## STATED GOAL
Among the entries below, find the line with "obj.parent = empty", then quote it and each following line up to and including the line with "return min(heights), max(heights), max(math.hypot(p.x, p.y)", and nothing else.

## BEGIN

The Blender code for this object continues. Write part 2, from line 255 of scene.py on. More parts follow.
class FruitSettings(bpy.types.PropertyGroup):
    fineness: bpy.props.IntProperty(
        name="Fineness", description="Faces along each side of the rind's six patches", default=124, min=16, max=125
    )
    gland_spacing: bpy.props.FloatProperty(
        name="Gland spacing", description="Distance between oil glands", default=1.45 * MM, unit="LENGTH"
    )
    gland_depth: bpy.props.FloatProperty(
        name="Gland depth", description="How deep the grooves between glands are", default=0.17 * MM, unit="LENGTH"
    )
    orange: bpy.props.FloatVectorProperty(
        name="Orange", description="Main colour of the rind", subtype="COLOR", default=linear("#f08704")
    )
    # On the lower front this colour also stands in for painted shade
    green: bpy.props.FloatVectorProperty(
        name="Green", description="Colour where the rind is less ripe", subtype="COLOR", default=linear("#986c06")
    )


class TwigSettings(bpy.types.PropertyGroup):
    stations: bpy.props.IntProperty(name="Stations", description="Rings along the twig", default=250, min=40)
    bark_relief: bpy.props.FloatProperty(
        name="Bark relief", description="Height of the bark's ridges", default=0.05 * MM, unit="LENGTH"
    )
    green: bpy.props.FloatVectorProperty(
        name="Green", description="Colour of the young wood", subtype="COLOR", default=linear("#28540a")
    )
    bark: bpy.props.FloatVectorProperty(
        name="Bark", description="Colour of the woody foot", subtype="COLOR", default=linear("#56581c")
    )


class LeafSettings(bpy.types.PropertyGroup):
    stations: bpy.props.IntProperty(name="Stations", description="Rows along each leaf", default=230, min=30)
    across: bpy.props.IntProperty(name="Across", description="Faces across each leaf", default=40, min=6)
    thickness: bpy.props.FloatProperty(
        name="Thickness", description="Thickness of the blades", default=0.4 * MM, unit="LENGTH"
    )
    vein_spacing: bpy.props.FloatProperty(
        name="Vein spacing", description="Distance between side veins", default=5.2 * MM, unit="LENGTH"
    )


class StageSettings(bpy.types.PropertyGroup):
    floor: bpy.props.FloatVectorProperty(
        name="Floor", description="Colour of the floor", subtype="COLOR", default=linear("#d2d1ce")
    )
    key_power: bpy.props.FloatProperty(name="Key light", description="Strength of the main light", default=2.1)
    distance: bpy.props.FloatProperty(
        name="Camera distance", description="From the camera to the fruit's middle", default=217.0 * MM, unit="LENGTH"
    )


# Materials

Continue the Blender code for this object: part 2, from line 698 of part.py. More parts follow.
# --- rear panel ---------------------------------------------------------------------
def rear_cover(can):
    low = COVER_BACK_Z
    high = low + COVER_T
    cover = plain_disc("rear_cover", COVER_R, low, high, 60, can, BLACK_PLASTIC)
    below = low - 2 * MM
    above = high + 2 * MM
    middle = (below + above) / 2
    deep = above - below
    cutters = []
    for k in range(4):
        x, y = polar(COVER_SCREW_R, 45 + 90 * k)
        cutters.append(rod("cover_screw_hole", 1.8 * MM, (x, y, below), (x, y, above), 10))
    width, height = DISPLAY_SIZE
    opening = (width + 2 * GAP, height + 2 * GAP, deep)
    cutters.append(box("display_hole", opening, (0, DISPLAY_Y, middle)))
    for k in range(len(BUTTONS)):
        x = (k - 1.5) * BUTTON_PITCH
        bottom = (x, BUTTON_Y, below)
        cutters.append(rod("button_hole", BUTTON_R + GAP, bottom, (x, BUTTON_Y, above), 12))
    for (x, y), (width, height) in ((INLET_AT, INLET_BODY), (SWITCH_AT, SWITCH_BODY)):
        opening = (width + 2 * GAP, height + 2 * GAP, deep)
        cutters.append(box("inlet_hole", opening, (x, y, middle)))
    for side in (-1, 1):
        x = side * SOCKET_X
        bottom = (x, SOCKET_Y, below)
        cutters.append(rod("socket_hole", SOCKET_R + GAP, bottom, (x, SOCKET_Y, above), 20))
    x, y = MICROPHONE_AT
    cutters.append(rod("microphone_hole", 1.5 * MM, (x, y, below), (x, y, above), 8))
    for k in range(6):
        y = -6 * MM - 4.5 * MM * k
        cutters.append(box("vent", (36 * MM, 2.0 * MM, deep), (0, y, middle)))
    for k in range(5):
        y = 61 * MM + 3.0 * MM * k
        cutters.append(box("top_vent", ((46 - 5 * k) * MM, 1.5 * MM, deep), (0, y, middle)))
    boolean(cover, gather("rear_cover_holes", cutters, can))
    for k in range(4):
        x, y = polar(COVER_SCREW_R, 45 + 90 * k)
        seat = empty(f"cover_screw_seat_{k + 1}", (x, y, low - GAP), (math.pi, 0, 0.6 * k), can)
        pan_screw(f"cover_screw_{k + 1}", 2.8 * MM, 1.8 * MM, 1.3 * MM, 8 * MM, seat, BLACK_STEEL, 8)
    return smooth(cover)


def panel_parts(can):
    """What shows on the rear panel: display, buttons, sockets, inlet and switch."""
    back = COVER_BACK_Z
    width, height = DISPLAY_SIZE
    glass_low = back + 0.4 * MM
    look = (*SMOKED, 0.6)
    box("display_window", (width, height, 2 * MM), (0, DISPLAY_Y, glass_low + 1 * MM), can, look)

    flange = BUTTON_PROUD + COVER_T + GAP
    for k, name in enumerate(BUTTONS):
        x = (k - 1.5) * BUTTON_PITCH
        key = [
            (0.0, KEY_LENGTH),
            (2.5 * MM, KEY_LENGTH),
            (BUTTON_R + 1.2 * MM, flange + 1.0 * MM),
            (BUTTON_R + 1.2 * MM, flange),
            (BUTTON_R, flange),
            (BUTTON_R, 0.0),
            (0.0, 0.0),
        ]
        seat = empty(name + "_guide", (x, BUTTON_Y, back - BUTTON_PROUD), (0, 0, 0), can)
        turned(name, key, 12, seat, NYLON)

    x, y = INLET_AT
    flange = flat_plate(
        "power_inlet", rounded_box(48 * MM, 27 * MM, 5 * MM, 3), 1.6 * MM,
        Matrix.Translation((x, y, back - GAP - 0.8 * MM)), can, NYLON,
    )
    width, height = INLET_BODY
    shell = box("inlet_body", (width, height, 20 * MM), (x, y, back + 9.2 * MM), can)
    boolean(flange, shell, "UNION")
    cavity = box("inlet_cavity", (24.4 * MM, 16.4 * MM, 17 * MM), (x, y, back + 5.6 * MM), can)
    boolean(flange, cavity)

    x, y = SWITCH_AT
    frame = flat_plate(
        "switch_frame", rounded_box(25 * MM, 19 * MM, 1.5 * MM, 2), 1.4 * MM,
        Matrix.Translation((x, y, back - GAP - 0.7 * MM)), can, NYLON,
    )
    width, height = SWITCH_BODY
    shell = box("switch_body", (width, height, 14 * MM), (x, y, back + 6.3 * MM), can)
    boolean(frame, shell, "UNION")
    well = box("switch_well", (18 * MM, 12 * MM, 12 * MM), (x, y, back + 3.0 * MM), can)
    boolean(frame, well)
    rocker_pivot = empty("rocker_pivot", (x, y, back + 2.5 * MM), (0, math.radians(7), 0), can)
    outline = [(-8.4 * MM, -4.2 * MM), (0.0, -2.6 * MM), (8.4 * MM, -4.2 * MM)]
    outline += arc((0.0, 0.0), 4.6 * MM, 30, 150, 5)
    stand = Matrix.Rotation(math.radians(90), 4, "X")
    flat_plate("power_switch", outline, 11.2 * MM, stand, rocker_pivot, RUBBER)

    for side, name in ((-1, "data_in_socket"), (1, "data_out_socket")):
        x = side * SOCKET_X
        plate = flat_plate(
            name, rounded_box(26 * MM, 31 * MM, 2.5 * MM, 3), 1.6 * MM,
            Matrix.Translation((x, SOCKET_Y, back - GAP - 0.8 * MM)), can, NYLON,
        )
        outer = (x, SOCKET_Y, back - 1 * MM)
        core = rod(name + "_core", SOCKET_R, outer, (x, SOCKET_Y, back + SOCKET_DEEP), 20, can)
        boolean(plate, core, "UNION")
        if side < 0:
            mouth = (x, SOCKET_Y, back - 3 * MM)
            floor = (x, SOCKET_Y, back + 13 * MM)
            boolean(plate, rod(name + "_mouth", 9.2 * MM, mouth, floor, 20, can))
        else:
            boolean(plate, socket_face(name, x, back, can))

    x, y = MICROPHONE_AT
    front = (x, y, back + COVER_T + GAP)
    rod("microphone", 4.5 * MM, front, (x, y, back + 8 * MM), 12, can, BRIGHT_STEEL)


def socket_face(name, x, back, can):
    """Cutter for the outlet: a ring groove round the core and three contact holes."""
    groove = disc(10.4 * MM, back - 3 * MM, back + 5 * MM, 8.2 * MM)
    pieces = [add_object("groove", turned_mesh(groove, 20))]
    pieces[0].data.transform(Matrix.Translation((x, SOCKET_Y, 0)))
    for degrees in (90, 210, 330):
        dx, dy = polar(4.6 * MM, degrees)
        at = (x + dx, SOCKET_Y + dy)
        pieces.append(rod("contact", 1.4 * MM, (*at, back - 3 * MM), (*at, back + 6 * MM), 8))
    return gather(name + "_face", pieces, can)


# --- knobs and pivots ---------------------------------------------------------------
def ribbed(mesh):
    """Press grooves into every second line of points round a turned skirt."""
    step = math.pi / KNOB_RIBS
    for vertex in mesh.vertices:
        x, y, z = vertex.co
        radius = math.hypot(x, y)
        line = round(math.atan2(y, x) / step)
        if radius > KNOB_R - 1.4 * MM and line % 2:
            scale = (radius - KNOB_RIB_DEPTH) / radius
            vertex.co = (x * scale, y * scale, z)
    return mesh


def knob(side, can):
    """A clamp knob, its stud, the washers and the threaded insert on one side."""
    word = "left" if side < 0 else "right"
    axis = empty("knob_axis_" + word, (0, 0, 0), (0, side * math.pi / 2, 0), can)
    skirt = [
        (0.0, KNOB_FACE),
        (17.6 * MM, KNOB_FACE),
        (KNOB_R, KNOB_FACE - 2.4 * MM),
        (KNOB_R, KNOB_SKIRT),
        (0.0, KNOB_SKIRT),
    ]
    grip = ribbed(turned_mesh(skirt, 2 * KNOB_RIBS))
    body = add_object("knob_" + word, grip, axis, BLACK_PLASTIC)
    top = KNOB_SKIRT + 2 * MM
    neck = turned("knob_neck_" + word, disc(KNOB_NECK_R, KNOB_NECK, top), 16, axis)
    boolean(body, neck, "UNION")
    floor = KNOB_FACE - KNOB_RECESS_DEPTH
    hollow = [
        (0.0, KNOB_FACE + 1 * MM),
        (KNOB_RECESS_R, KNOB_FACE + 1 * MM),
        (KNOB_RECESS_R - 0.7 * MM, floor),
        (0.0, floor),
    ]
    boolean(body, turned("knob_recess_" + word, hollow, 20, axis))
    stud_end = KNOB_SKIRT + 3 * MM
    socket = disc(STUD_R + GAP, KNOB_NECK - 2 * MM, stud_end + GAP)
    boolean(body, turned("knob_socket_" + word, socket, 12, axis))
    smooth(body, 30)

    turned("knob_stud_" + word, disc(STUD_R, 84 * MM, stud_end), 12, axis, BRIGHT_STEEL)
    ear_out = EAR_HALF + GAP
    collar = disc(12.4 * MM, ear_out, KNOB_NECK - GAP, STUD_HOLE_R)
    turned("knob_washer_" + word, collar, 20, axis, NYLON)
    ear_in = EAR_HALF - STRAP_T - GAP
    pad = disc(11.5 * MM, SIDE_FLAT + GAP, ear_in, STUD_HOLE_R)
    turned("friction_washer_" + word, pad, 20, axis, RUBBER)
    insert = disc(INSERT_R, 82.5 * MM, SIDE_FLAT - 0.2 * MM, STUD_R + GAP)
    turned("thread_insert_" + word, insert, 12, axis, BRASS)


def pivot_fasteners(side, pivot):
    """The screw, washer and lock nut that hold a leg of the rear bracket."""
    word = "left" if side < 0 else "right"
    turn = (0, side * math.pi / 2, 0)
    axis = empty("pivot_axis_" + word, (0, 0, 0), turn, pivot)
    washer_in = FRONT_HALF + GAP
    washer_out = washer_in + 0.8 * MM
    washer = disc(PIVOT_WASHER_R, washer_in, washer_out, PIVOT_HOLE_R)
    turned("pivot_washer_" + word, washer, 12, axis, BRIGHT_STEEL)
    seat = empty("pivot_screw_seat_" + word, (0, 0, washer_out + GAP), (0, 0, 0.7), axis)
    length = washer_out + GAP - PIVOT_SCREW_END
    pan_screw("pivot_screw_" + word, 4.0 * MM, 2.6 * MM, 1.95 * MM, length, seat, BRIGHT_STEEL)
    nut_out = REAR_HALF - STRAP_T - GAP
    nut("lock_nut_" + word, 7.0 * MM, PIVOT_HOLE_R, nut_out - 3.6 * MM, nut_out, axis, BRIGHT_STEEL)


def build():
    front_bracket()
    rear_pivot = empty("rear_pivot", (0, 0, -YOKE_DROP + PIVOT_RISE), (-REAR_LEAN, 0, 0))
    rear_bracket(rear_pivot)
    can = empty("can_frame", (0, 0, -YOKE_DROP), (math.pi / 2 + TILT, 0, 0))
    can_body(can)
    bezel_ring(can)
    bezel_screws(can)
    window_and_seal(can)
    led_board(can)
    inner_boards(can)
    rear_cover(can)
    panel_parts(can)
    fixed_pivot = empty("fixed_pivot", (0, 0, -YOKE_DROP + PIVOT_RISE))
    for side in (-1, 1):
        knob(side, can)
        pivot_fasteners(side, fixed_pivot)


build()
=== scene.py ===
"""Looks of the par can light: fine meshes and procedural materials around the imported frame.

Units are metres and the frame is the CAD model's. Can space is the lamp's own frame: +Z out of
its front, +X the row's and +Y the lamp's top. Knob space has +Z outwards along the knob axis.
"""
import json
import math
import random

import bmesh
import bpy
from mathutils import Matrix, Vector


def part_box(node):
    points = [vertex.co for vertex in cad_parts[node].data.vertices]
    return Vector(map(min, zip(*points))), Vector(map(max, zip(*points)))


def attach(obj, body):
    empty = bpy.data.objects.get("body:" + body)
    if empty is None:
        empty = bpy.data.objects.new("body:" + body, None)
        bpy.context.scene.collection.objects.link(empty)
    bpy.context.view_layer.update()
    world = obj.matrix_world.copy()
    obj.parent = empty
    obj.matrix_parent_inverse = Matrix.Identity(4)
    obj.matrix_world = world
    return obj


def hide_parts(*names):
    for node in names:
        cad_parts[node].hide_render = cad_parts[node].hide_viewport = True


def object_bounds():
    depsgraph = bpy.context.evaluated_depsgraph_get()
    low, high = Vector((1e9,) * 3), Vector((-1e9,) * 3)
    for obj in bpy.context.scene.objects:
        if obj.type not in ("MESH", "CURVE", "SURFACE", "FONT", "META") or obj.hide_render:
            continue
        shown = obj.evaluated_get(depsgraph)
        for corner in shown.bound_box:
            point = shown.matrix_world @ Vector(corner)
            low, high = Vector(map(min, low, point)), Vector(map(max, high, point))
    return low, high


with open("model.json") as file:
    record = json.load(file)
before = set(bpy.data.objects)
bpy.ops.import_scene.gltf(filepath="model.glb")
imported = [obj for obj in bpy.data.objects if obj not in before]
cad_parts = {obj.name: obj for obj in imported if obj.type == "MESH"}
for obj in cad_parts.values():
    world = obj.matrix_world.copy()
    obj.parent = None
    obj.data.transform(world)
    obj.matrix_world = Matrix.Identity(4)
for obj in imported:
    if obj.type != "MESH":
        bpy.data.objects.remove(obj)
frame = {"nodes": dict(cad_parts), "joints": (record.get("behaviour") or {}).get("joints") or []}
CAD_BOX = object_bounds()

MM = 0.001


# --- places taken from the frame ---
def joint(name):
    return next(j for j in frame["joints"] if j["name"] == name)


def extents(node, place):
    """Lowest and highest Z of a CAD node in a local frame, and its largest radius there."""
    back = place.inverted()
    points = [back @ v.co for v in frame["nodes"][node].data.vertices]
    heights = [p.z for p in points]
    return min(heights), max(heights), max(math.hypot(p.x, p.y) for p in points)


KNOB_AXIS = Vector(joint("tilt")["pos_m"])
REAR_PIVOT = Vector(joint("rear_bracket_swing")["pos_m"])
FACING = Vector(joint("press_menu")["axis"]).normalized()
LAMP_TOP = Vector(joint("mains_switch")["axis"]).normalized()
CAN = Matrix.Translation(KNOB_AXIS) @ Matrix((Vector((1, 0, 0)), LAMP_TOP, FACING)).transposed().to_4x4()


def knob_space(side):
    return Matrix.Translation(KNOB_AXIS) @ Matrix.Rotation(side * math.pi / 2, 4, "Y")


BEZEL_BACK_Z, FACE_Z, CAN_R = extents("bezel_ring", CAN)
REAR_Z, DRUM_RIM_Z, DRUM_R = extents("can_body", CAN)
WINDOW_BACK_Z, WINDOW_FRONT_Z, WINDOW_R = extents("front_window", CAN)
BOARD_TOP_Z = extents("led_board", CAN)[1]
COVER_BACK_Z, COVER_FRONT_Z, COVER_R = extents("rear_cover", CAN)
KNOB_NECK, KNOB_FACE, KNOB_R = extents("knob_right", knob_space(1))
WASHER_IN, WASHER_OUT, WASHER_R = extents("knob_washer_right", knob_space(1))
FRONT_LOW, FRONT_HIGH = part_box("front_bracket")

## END

## OUTPUT FOR THIS EXERCISE
    obj.parent = empty
    obj.matrix_parent_inverse = Matrix.Identity(4)
    obj.matrix_world = world
    return obj


def hide_parts(*names):
    for node in names:
        cad_parts[node].hide_render = cad_parts[node].hide_viewport = True


def object_bounds():
    depsgraph = bpy.context.evaluated_depsgraph_get()
    low, high = Vector((1e9,) * 3), Vector((-1e9,) * 3)
    for obj in bpy.context.scene.objects:
        if obj.type not in ("MESH", "CURVE", "SURFACE", "FONT", "META") or obj.hide_render:
            continue
        shown = obj.evaluated_get(depsgraph)
        for corner in shown.bound_box:
            point = shown.matrix_world @ Vector(corner)
            low, high = Vector(map(min, low, point)), Vector(map(max, high, point))
    return low, high


with open("model.json") as file:
    record = json.load(file)
before = set(bpy.data.objects)
bpy.ops.import_scene.gltf(filepath="model.glb")
imported = [obj for obj in bpy.data.objects if obj not in before]
cad_parts = {obj.name: obj for obj in imported if obj.type == "MESH"}
for obj in cad_parts.values():
    world = obj.matrix_world.copy()
    obj.parent = None
    obj.data.transform(world)
    obj.matrix_world = Matrix.Identity(4)
for obj in imported:
    if obj.type != "MESH":
        bpy.data.objects.remove(obj)
frame = {"nodes": dict(cad_parts), "joints": (record.get("behaviour") or {}).get("joints") or []}
CAD_BOX = object_bounds()

MM = 0.001


# --- places taken from the frame ---
def joint(name):
    return next(j for j in frame["joints"] if j["name"] == name)


def extents(node, place):
    """Lowest and highest Z of a CAD node in a local frame, and its largest radius there."""
    back = place.inverted()
    points = [back @ v.co for v in frame["nodes"][node].data.vertices]
    heights = [p.z for p in points]
    return min(heights), max(heights), max(math.hypot(p.x, p.y) for p in points)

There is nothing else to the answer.